Definition of stultify in English:

stultify

verb

[WITH OBJECT]
  • 1Cause to lose enthusiasm and initiative, especially as a result of a tedious or restrictive routine.

    ‘the stultifying conformity of provincial life’
    • ‘But it was simultaneously stultifying, keeping me from developing the very objectives I sought.’
    • ‘Their wish to expand the audience probably emanates from their belief that poetry should be enjoyed and practised by everyone; that poetry needs to be liberated from stultifying analysis.’
    • ‘This is impressive in its way, but also self-serving, exhibitionistic, and ultimately stultifying.’
    • ‘For many of us, such a subdued, small town, near communitarian environment would feel repressive, stultifying.’
    • ‘But Mr. Jiao is not alone in expressing frustration that, even after a long-awaited transition to a new generation of leaders some 18 months ago, China's political scene remains stultifying.’
    • ‘But since existing political institutions are frustrating and stultifying, few people are willing to participate.’
    • ‘One lesson from the early 1970s is that trying to centralize or organize all the community energies into one big movement is stultifying for everyone concerned.’
    • ‘Where both forms of expression are used together, as in the present case, they may indeed tend to be mutually stultifying.’
    • ‘Whatever endangers the opportunity for inquiry and innovation threatens to make education dull and stultifying.’
    • ‘Morality, one finds, isn't oppressive and stultifying; it's relaxing and liberating.’
    • ‘The full time housewife's life was stultifying.’
    • ‘Without the inclusion of this track, the disc feels nearly stultifying, but with it, altogether pleasant.’
    • ‘A better formula for stultifying research is beyond contemplation.’
    • ‘But equally, immersion can be stultifying: shut yourself off from a range of experiences (artistic and lived), and your critical reading even of the things you're shut in with suffer.’
    • ‘There is nothing more gray, stultifying, or dreary than a life lived inside the confines of a theory.’
    • ‘There is no doubt that the exterior material is beautiful, but it is also a bit stultifying in its quantity.’
    • ‘I normally don't weigh in on this endlessly stultifying topic of academic liberalism, but it's getting a bit more interesting now that professors are being physically threatened.’
    • ‘But even more, Michael Bryson has written a necessary book, one that attempts to overthrow the rather stultifying critical orthodoxy that presently governs Milton studies.’
    • ‘They found it intellectually stultifying and conformist, enslaved to propriety and, well, bloody boring.’
    • ‘There is an appalling and stultifying conformism in Australian politico-intellectual life, such that publications which do not conform are condemned and vilified.’
    hamper, impede, obstruct, thwart, frustrate, foil, suppress, smother, repress
    bore, make bored, dull, numb, benumb, stupefy, deaden
    View synonyms
  • 2Cause (someone) to appear foolish or absurd.

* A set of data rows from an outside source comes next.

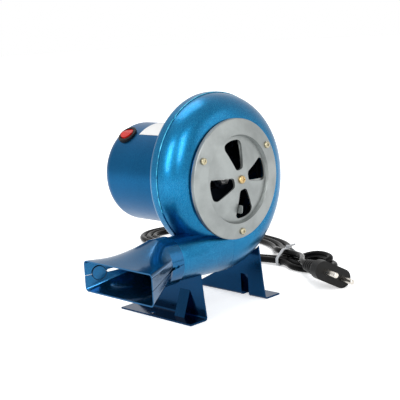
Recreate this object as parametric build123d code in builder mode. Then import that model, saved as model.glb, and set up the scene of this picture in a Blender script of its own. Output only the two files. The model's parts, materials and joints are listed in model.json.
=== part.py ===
from build123d import *
import math
import os

# Electric forge blower: a pressed snail casing with a duckbill outlet, an inlet
# cover with a rotary damper, a closed motor can, two sheet feet and a tied cord.
# The fan axis runs along Y with the inlet at -Y; the outlet points to -X and +Z
# is up. The origin is on the floor, midway between the two foot holes.

os.makedirs("parts", exist_ok=True)

# ---- driving dimensions, in millimetres ----
AXIS_HEIGHT = 115.0
SHEET = 1.2
FIT = 0.3            # clearance between pieces on different bodies
RUNNING_FIT = 0.03   # radial clearance of the shaft in its bearings

COVER_RIM_Y = -60.0
CASING_FRONT_Y = -55.3
SEAM_Y = -33.0
CASING_REAR_Y = -23.0
CAN_REAR_Y = 64.5

VOLUTE_RADIUS = 80.25   # the first and largest of the four arcs
VOLUTE_STEP = 5.5       # each quarter turn is this much tighter
FRONT_ROUND = 24.0
REAR_ROUND = 5.0
SEAM_STEP = 0.8         # the rear shell stands this far outside the front one
OUTLET_TOP = -42.0
OUTLET_TUCK = 0.06      # the duct starts this far inside the snail

SPOUT_Y = -39.5
SPOUT_HEIGHT = 56.0
SPOUT_RADIUS = 18.6
SPOUT_START_X = -62.0
SPOUT_END_X = -74.0

MOUTH_X = -120.0
MOUTH_HEIGHT = 49.5
MOUTH_WIDE = 82.0
MOUTH_TALL = 26.0
SLEEVE_FRONT_X = -66.0
SLEEVE_END_X = -79.0
SLEEVE_RADIUS = 19.0
SIDE_HALF = 6.0         # half the arc of the sleeve that each flat panel springs from
MOUTH_CORNER = 3.5
NOZZLE_SHEET = 1.1
NOZZLE_GAP = 0.45
NOZZLE_SLOTS = ((-94.0, -14.0, 20.0), (-79.0, -62.0, 15.0))     # place along X and Y, length
NOZZLE_SLOT_TALL = 2.2
NOZZLE_SLOT_DEEP = 12.0
DISC_X = -110.0         # where the discs bridge the seam inside the mouth
DISC_RADIUS = 5.8

BACK_INNER_Y = CASING_REAR_Y - SHEET + SEAM_STEP
BACK_OUTER_Y = CASING_REAR_Y + SEAM_STEP
HUB_HOLE_RADIUS = 8.0
SEAT_RADIUS = 49.7
SEAT_CUT_Y = -51.7
SEAT_END_Y = -52.3
SEAT_OUTER_Y = -58.8
SEAT_INNER_Y = -60.8
INLET_RADIUS = 38.8
INLET_LIP_Y = -52.3

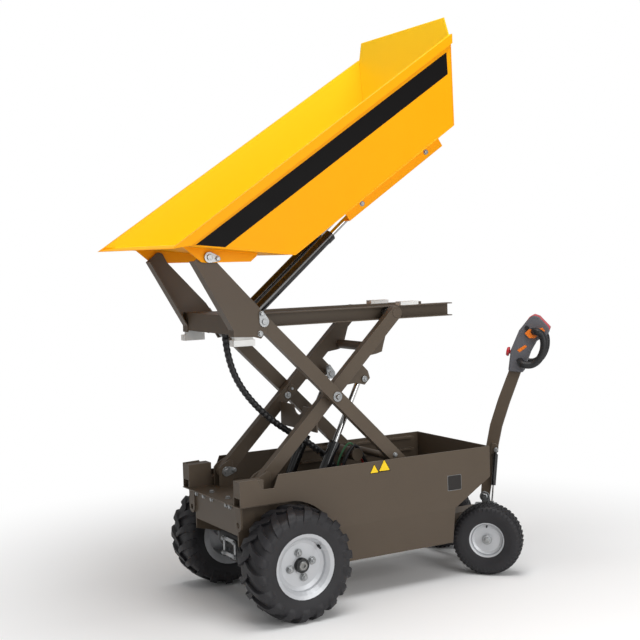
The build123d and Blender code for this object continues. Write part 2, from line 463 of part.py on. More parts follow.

    • ‘If not, then some variant of Orwell's nightmare will descend upon the world to enslave and stultify life for the upcoming centuries.’
    • ‘Bahamians (born with minds as fine as anyone else) are stultified intellectually, emotionally and culturally by the medieval religious environment that politicians have encouraged.’
    • ‘Like women elsewhere, African women are stultified by circumstances largely beyond their control.’
    • ‘Against the Portuguese side, however, this seemed the product of facing a side as proficient in stultifying opponents as Celtic have proved in the past.’
    • ‘Suppose further that other children who have a genetic disadvantage also have an environment that stultifies their musical talents.’
    • ‘A genuinely democratic culture has therefore been stultified and the ruling elite itself largely lacks popular legitimacy.’
    • ‘Too much local diversity provides too little nurturing; too much local homogeneity stultifies deviance and creativity.’
    • ‘We were to be hostage to military kindness, stultified by Stockholm syndrome.’
    • ‘The government's withholding of information, for example about the arms deal and self-interested involvement in it, and the requirement of political correctness in public debate, however, stultify democracy.’
    • ‘Such tests tend to stultify the most creative teachers even as they, at least in theory, help the worst students.’
    • ‘There is nothing worse than being stultified by a script.’
    • ‘To ask these questions is to begin to question how the whole of society operates and how its division into classes narrows and stultifies the lives of nearly everyone, both men and women.’

Origin

Mid 18th century: from late Latin stultificare, from Latin stultus foolish.